Портрет Ларисы Рейснер кисти Василия Шухаева
Вадим Андреев оставил словесный портрет 18-летней Ларисы: «Ее темные волосы, закрученные раковинами на ушах, серо-зеленые, огромные глаза, белые прозрачные руки, легкие, белыми бабочками взлетавшие к волосам, когда она поправляла свою тугую прическу, сияние молодости, окружавшее ее, – все это было действительно необычайным. Когда она проходила по улицам, казалось, что она несет свою красоту как факел, и даже самые грубые предметы при ее приближении приобретают неожиданную нежность и мягкость. Я помню то ощущение гордости, которое охватывало меня, когда мы проходили с нею узкими переулками Петербургской стороны, – не было ни одного мужчины, который прошел бы мимо, не заметив ее, и каждый третий – статистика, точно мною установленная, – врывался в землю столбом и смотрел вслед, пока мы не исчезали в толпе. Однако на улице никто не осмеливался подойти к ней: гордость, сквозившая в каждом ее движении, в каждом повороте головы, защищала ее каменной, нерушимой стеной».
Другие ее современники, родственники, знакомые, друзья добавили свои штрихи: любила все яркое, даже резкое, с трудом сдерживала свои порывы; проскальзывали в ней склонность к театральности, некоторая доля сентиментальности; не терпела никаких упреков.
Она была крупной, высокой женщиной удивительно пропорционального сложения. В ней сочеталась спортивная подтянутость, легкость, некоторая суховатость, ненамеренная пластичность и тонкое неуловимое кокетство.
Она была красива северной балтийской красотой, в правильных, словно точеных чертах ее лица было что-то нерусское и надменно холодноватое; в серо-зеленых глазах острое и чуть насмешливое. Душа у нее чистый кристалл.

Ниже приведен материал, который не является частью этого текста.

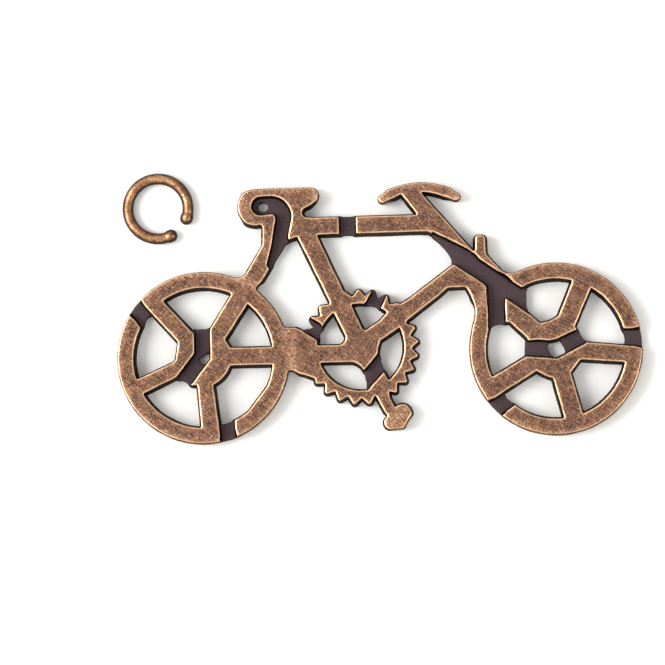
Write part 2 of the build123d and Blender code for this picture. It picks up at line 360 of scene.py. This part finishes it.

«Ее глаза легко загорались, будто в них какой-то потайной фонарик зажигался; ходила по улицам легко, прямо взглядывая на дома, людей во весь свет своих говорящих глаз, движения ее были быстры и порывисты. Любила давать людям все праздничное. У нее был чистый вызолоченный голос, теплый и мягкий. Она заразительно весело смеялась всем ртом и так любила и умела сказать острое словцо, на лету найти сравнение», – писала подруга Л. Рейснер Лидия Сейфуллина.